A big-ship cruise in the Caribbean proves a fine choice for maiden voyagers
CRUISE ships were once denoted by kitschy cabaret singers, cheap booze and unimaginative chefs. On-board entertainment was plentiful because, presumably, passengers didn’t want to spend time in poky cabins.
Not any more. Increasingly extravagant creature comforts, exotic ports, inspired cuisine and free- flowing drinks are the new standards of great cruising.
For our maiden cruise, we choose the 14-deck, 2886-passenger Celebrity Silhouette, launched in 2011. The seven-day Western Caribbean itinerary departs from Fort Lauderdale, where we begin an elongated journey to Cozumel, Mexico, before sailing to Jamaica, Grand Cayman and Haiti. The pace of the voyage is unhurried without feeling sluggish.
There are six categories of cabin and we opt for the middle-rung ‘‘concierge class’’, giving us expedited ship entry and exit, which bypasses the queues, and accommodation on a high deck with a veranda. There are fresh fruit and amenities daily and our cabin attendant is constantly available.
We begin the cruise with a vast buffet lunch in the Oceanview Cafe where the diversity of food is impressive but, as we discover, its consistency is not. Good coffee is to remain elusive.
As we set sail into the Atlantic, a DJ spins pop hits on deck, waiters whisk around cocktail trays and soon the first of many stunning sunsets is visible behind the Miami skyline.
Meals? Breakfast and lunch are come-when-you-please buffets, dinner is an old-fashioned, three-course a la carte affair with two sittings. We settle in for dinner on the first of two consecutive nights at sea and swiftly bond with our dining companions — Frank, a policeman from Long Island, and his wife, Marjorie, who tell us they are on their 14th cruise.
Ontheir first cruises in the early 80s, art studios, yoga classes and WiFiequipped cabana retreats such as Celebrity Silhouette’s Alcoves with ‘‘themed picnic baskets’’ were not part of the experience. Nor, surely, was a library with banks of iPads and a selection of herbal tea.
Although we shun the theatre shows and concerts, we find several agreeable entertainment nooks. A well-appointed craft beer bar, complete with a deep selection of brews, is a pleasant surprise for this discerning imbiber. We also discover an inviting cocktail bar where a hirsute man is playing guitar, convincingly channelling Jeff Buckley. His hour-long set is impressive.
The next day, I spot him clad in security attire. A Chicago native, he says he splits his time between playing music and menial ship work. We note his playing times for the week.
Our first stop, Cozumel, is a flop. Declining a cruise-organised optional excursion, we stroll the drab town and retreat back to the ship. We realise we should have booked an excursion.

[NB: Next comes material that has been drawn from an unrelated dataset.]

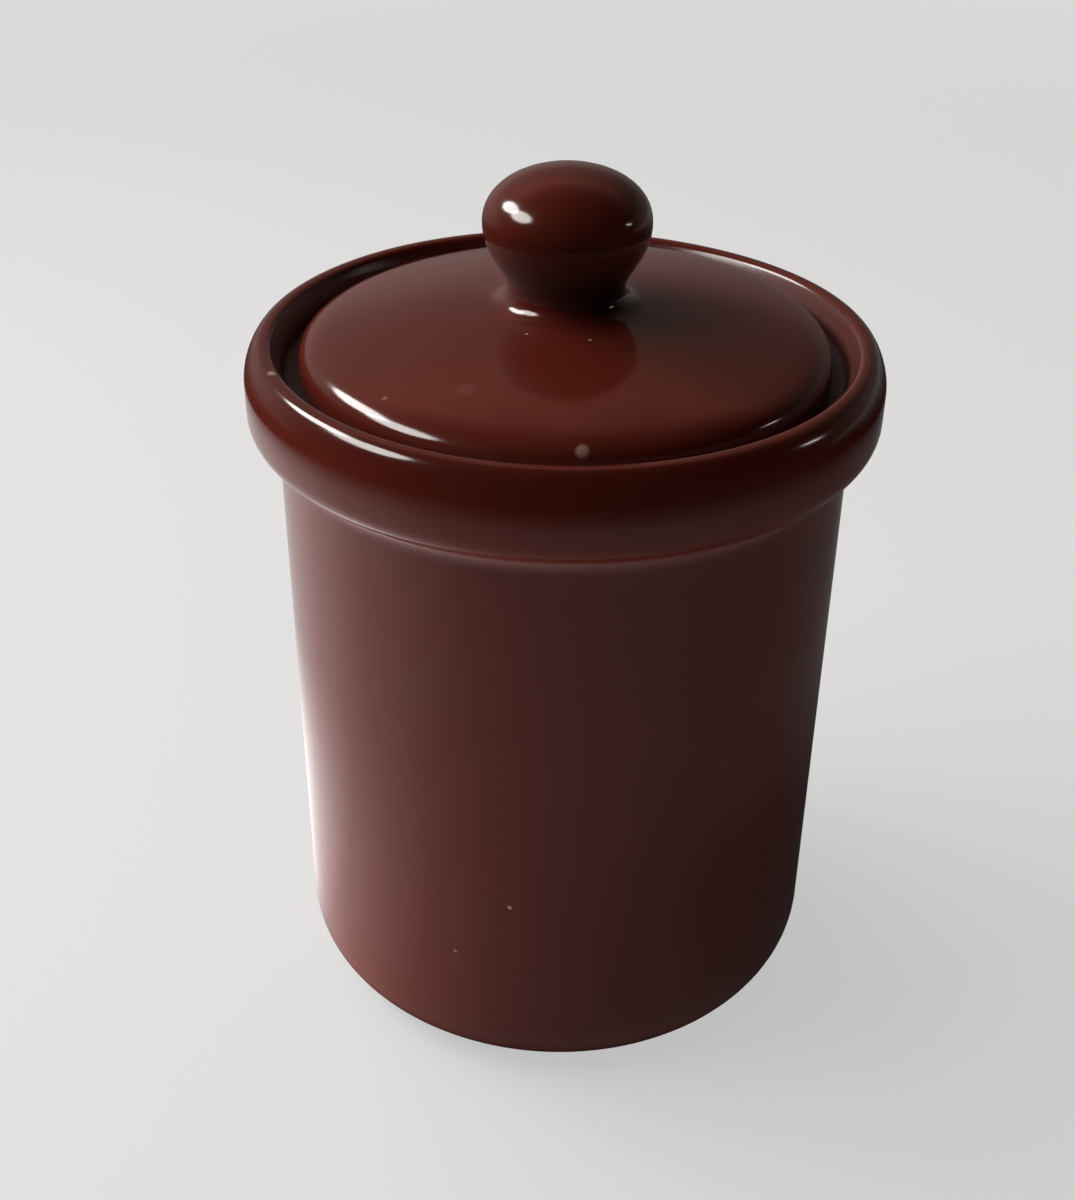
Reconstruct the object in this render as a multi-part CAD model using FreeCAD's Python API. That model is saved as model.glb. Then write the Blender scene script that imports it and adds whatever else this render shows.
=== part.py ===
import FreeCAD
import Part
import math
import os

# A glazed ceramic storage canister: a straight round jar with a thick collar, and a
# lift-off lid with a ball knob. Millimetres, +Z up, origin at the centre of the foot.
# Both pieces are thrown shapes, so each is one closed outline turned about the Z axis.

# Jar
jar_height = 151.0
body_diameter = 118.0
wall = 7.5
floor_thickness = 7.5
floor_round = 8.0

# Foot ring, left bare of glaze, and the rounded heel outside it
foot_ring_width = 4.0
foot_ring_step = 1.2
foot_recess = 2.0
foot_recess_draft = 0.8
foot_edge_round = 0.5
heel_width = 10.5
heel_height = 11.5

# Collar round the mouth
rim_width = 7.5
rim_inner_round = 2.2
shoulder_width = 3.4
shoulder_height = 6.2
shoulder_fullness = 0.5
collar_depth = 19.0
collar_underside_rise = 2.3
collar_lower_round = 4.0
collar_crease_round = 2.2

# Gallery, the step inside the collar that carries the lid
gallery_depth = 7.0
gallery_corner_round = 1.5
ledge_edge_round = 0.6
lid_rest_width = 2.5
lid_side_gap = 3.5

# Lid
flange_thickness = 8.7
flange_lower_round = 1.0
lid_edge_width = 6.2
lid_edge_drop = 5.3
lid_edge_fullness = 0.95
dome_rise = 5.3
lid_wall = 6.5
skirt_clearance = 1.0
skirt_depth = 8.0
skirt_wall = 5.0
skirt_end_round = 2.0
skirt_root_round = 0.5
underside_round = 3.0

# Knob, of one piece with the lid, cast hollow and open below
knob_diameter = 33.6
knob_height = 27.0
knob_crown_drop = 10.6
knob_crown_fullness = 0.777
knob_upper_pull = 6.8
knob_lower_pull = 4.1
waist_diameter = 23.8
waist_height = 3.0
knob_foot_spread = 4.3
hollow_side_wall = 8.3
hollow_cap = 8.0
hollow_crown_drop = 5.5
waist_wall = 5.7
hollow_mouth_round = 1.5

# The largest share of a straight run that the roundings at its ends may take
rounding_limit = 0.97

# Radii worked out from the sizes above
body_radius = body_diameter / 2
inner_radius = body_radius - wall
gallery_radius = inner_radius + lid_rest_width + lid_side_gap
collar_radius = gallery_radius + rim_width
foot_outer_radius = body_radius - heel_width
foot_inner_radius = foot_outer_radius - foot_ring_width
lid_radius = inner_radius + lid_rest_width
dome_radius = lid_radius - lid_edge_width
skirt_radius = inner_radius - skirt_clearance
skirt_inner_radius = skirt_radius - skirt_wall
knob_radius = knob_diameter / 2
waist_radius = waist_diameter / 2
knob_foot_radius = waist_radius + knob_foot_spread
hollow_radius = knob_radius - hollow_side_wall
bore_radius = waist_radius - waist_wall

# Heights worked out from the sizes above
floor_height = foot_recess + floor_thickness
crease_height = jar_height - collar_depth
ledge_height = jar_height - gallery_depth
dome_edge_height = ledge_height + flange_thickness
crown_height = dome_edge_height + dome_rise
skirt_end_height = ledge_height - skirt_depth
knob_top = crown_height + knob_height
knob_widest_height = knob_top - knob_crown_drop
waist_level = crown_height + waist_height
hollow_top = knob_top - hollow_cap
hollow_widest_height = hollow_top - hollow_crown_drop

# The dome is part of a ball whose centre lies far below on the axis
ball_radius = (dome_radius ** 2 + dome_rise ** 2) / (2 * dome_rise)
ball_centre = crown_height - ball_radius


def at(radius, height):
    return FreeCAD.Vector(radius, 0, height)


def straight(start, end):
    return Part.LineSegment(start, end).toShape()


# A rounding that leaves start towards the corner and comes into end from it: part of
# a circle where both sides are equally long, and of an ellipse where they are not. A
# fullness of its own draws it nearer to the corner or further from it than those.
def rounding(start, corner, end, fullness=None):
    if fullness is None:
        turn = (corner - start).getAngle(end - corner)
        fullness = math.cos(turn / 2)
    curve = Part.BezierCurve()
    curve.setPoles([start, corner, end])
    curve.setWeight(2, fullness)
    return curve.toShape()


# An upright S curve between two points, with a pull up or down at each of them
def upright_s(start, start_pull, end, end_pull):
    curve = Part.BezierCurve()
    start_handle = start + at(0, start_pull)
    end_handle = end + at(0, end_pull)
    curve.setPoles([start, start_handle, end_handle, end])
    return curve.toShape()


# Straight runs from corner to corner. A corner is a radius and a height, then how far
# its rounding reaches back along the run before it and ahead along the run after it,
# and last a fullness of its own, if it has one
def chain(corners):
    points = [at(corner[0], corner[1]) for corner in corners]
    back = [corner[2] if len(corner) > 2 else 0.0 for corner in corners]
    ahead = [corner[3] if len(corner) > 3 else reach for corner, reach in zip(corners, back)]
    fullness = [corner[4] if len(corner) > 4 else None for corner in corners]
    for index in range(len(points) - 1):
        room = rounding_limit * points[index].distanceToPoint(points[index + 1])
        wanted = ahead[index] + back[index + 1]
        if wanted > room:
            ahead[index] *= room / wanted
            back[index + 1] *= room / wanted
    edges = []
    reached = points[0]
    for index in range(1, len(points)):
        corner = points[index]
        entry = stepped(corner, points[index - 1], back[index])
        edges.append(straight(reached, entry))
        reached = entry
        if ahead[index] > 0:
            reached = stepped(corner, points[index + 1], ahead[index])
            edges.append(rounding(entry, corner, reached, fullness[index]))
    return edges


# The point a given distance from one point towards another
def stepped(origin, target, distance):
    if distance == 0:
        return origin
    return origin + (target - origin).normalize() * distance


# Height of a ball surface about the dome's centre, and its slope, at a radius
def ball_height(radius, ball):
    return ball_centre + math.sqrt(ball ** 2 - radius ** 2)


def ball_slope(radius, ball):
    return -radius / math.sqrt(ball ** 2 - radius ** 2)


def ball_arc(first_radius, last_radius, ball):
    radii = (first_radius, (first_radius + last_radius) / 2, last_radius)
    points = [at(radius, ball_height(radius, ball)) for radius in radii]
    return Part.Arc(*points).toShape()


# Where the line that touches a ball surface at one radius crosses another radius
def ball_tangent(touch_radius, radius, ball):
    rise = ball_slope(touch_radius, ball) * (radius - touch_radius)
    return at(radius, ball_height(touch_radius, ball) + rise)


def turned(edges):
    face = Part.Face(Part.Wire(edges))
    return face.revolve(FreeCAD.Vector(0, 0, 0), FreeCAD.Vector(0, 0, 1), 360)


def jar():
    outline = chain([
        (0, foot_recess),
        (foot_inner_radius - foot_recess_draft, foot_recess, foot_edge_round),
        (foot_inner_radius, 0, foot_edge_round),
        (foot_outer_radius, 0, foot_edge_round),
        (foot_outer_radius, foot_ring_step),
        (body_radius, foot_ring_step, heel_width, heel_height),
        (body_radius, crease_height, collar_crease_round),
        (collar_radius, crease_height + collar_underside_rise, collar_lower_round),
        (collar_radius, jar_height, shoulder_height, shoulder_width, shoulder_fullness),
        (gallery_radius, jar_height, rim_inner_round),
        (gallery_radius, ledge_height, gallery_corner_round),
        (inner_radius, ledge_height, ledge_edge_round),
        (inner_radius, floor_height, floor_round),
        (0, floor_height),
    ])
    axis = straight(at(0, floor_height), at(0, foot_recess))
    return turned(outline + [axis])


def knob_outside():
    top = at(0, knob_top)
    widest = at(knob_radius, knob_widest_height)
    waist = at(waist_radius, waist_level)
    foot = at(knob_foot_radius, ball_height(knob_foot_radius, ball_radius))
    foot_corner = ball_tangent(knob_foot_radius, waist_radius, ball_radius)
    return [
        rounding(top, at(knob_radius, knob_top), widest, knob_crown_fullness),
        upright_s(widest, -knob_upper_pull, waist, knob_lower_pull),
        rounding(waist, foot_corner, foot),
    ]


def lid_outside():
    edge = at(dome_radius, dome_edge_height)
    edge_corner = ball_tangent(dome_radius, lid_radius, ball_radius)
    widest = at(lid_radius, dome_edge_height - lid_edge_drop)
    return [
        ball_arc(knob_foot_radius, dome_radius, ball_radius),
        rounding(edge, edge_corner, widest, lid_edge_fullness),
    ]


def lid_underside():
    under_ball = ball_radius - lid_wall
    widest_height = dome_edge_height - lid_edge_drop
    under_radius = skirt_inner_radius - underside_round
    under_corner = ball_tangent(under_radius, skirt_inner_radius, under_ball)
    under_start = under_corner - at(0, underside_round)
    under_end = at(under_radius, ball_height(under_radius, under_ball))
    rest = chain([
        (lid_radius, widest_height),
        (lid_radius, ledge_height, flange_lower_round),
        (skirt_radius, ledge_height, skirt_root_round),
        (skirt_radius, skirt_end_height, skirt_end_round),
        (skirt_inner_radius, skirt_end_height, skirt_end_round),
        (skirt_inner_radius, under_start.z),
    ])
    mouth_radius = bore_radius + hollow_mouth_round
    return rest + [
        rounding(under_start, under_corner, under_end),
        ball_arc(under_radius, mouth_radius, under_ball),
    ]


def knob_hollow():
    under_ball = ball_radius - lid_wall
    mouth_radius = bore_radius + hollow_mouth_round
    mouth = at(mouth_radius, ball_height(mouth_radius, under_ball))
    mouth_corner = ball_tangent(mouth_radius, bore_radius, under_ball)
    mouth_end = mouth_corner + at(0, hollow_mouth_round)
    waist = at(bore_radius, waist_level)
    widest = at(hollow_radius, hollow_widest_height)
    top = at(0, hollow_top)
    return [
        rounding(mouth, mouth_corner, mouth_end),
        straight(mouth_end, waist),
        upright_s(waist, knob_lower_pull, widest, -knob_lower_pull),
        rounding(widest, at(hollow_radius, hollow_top), top),
        straight(top, at(0, knob_top)),
    ]


def lid():
    return turned(knob_outside() + lid_outside() + lid_underside() + knob_hollow())


os.makedirs("parts", exist_ok=True)
for name, solid in (("jar", jar()), ("lid", lid())):
    solid.exportStep("parts/" + name + ".step")
    print(name, "solids", len(solid.Solids), "valid", solid.isValid(),
          "volume", round(solid.Volume / 1000, 1), "cm3")
print("inside", round(math.pi * inner_radius ** 2
                      * (skirt_end_height - floor_height) / 1000), "cm3")
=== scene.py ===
import bpy
import math
from mathutils import Matrix, Quaternion, Vector


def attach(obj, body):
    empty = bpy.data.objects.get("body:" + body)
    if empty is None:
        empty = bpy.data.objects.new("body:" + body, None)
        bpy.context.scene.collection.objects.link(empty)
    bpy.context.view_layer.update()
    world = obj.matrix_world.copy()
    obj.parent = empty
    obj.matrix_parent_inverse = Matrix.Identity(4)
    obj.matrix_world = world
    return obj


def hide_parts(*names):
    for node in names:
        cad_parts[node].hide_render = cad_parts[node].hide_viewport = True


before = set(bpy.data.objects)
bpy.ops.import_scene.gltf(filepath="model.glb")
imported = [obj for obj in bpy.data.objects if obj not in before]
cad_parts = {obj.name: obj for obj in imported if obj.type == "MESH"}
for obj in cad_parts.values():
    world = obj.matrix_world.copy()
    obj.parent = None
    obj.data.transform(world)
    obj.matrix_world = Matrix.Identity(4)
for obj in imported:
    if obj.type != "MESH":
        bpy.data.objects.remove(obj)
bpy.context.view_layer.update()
print("frame loaded:", ", ".join(sorted(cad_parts)))

mm = 0.001

# How finely the turned forms are cut. Layout, melt and longest are in mm, the bend in degrees:
# the melt is how far the glaze softens every break, and an outline keeps a point for each bend
# and for each longest run. Arc steps lie along a rounding, sweep steps along an upright S.
fineness = {
    "layout": 0.25,
    "melt": 0.45,
    "bend": 5.5,
    "longest": 5.0,
    "sides": 360,
    "arcSteps": 40,
    "sweepSteps": 60,
}

# An outline is a list of points: radius, height, and four shares from 0 to 1, which are how
# far the glaze is darker, partly where it lies thin and partly as painted shade on the rim's
# shoulder and crest and on the knob, how far the crease reaches, where a painted sheen lies,
# how far the clay is bare, and how dull the glaze is.
markNames = ("edge", "pool", "bare", "dull")


def mark(points, **shares):
    marks = tuple(shares.get(name, 0.0) for name in markNames)
    return [(radius, height) + marks for radius, height in points]


# The sum of some points, each taken by its share
def weighted(points, shares):
    return tuple(sum(s * p[axis] for s, p in zip(shares, points)) for axis in (0, 1))


# The solid model's rounding: a conic arc that is tangent to both sides of the corner. A
# fullness of its own draws it nearer to the corner or further from it than a round one.
def roundingPoints(start, corner, end, fullness=None):
    if fullness is None:
        sideIn = Vector(corner) - Vector(start)
        sideOut = Vector(end) - Vector(corner)
        fullness = math.cos(sideIn.angle(sideOut) / 2)
    points = []
    for index in range(fineness["arcSteps"] + 1):
        t = index / fineness["arcSteps"]
        shares = ((1 - t) ** 2, 2 * t * (1 - t) * fullness, t ** 2)
        radius, height = weighted((start, corner, end), shares)
        points.append((radius / sum(shares), height / sum(shares)))
    return points


# An upright S between two points, with a pull up or down at each of them
def uprightPoints(start, startPull, end, endPull):
    knots = (start, (start[0], start[1] + startPull), (end[0], end[1] + endPull), end)
    points = []
    for index in range(fineness["sweepSteps"] + 1):
        t = index / fineness["sweepSteps"]
        shares = ((1 - t) ** 3, 3 * t * (1 - t) ** 2, 3 * t ** 2 * (1 - t), t ** 3)
        points.append(weighted(knots, shares))
    return points


def toward(origin, target, distance):
    if distance == 0:
        return origin
    share = distance / math.dist(origin, target)
    return tuple(origin[axis] + (target[axis] - origin[axis]) * share for axis in (0, 1))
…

The ship is social but only if you so choose. The staff engage enthusiastically with eager passengers but nobody is chided for seeking quiet time.
Next stop is George Town, Grand Cayman. We explore the town centre in searing heat before splitting a cab to the beach with some teetotaller Ameri- cans from a Disney cruise. They say they have chosen Disney for its focus on non-drinking activities. We exit the cab convinced Disney cruises are not for us.
The beach is remarkable, with soft, white sand and pure, aqua-coloured water. We stroll for an hour, appreciating the relative seclusion. This, we assume, is what the brochures call ‘‘island time’’.
Following lunch at a laidback beach resort nearby ( complete with steel drum player), we head for the ship, making a pact to return to Grand Cayman.
Overnight we arrive at Falmouth, Jamaica. The relatively new terminal is clean but depressingly generic. We join a bus excursion, our only one of the cruise; our driver makes the 90-minute trip to Montego Bay via an obligatory souvenirs stop.
Our final stop is Labadee, a private Haitian resort leased by Royal Caribbean. It feels like a ramshackle theme park for adults. Sean Penn’s Haiti this is not. We spend our day lounging on sun chairs, sipping beer and eating barbecued food. It is as horrible as it sounds.
With 36 hours sailing before we return to Florida, we realise we have fallen into a gentle daily routine: exercise in the oceanview gym; breakfast; reading by the pool; lunch with a cocktail or two; more reading; a nap then drinks and dinner.
Sitting on our private veranda, gazing at the ocean, we lament the approaching end of this relaxing, uncomplicated holiday.
But not before we order two more cocktails for the road.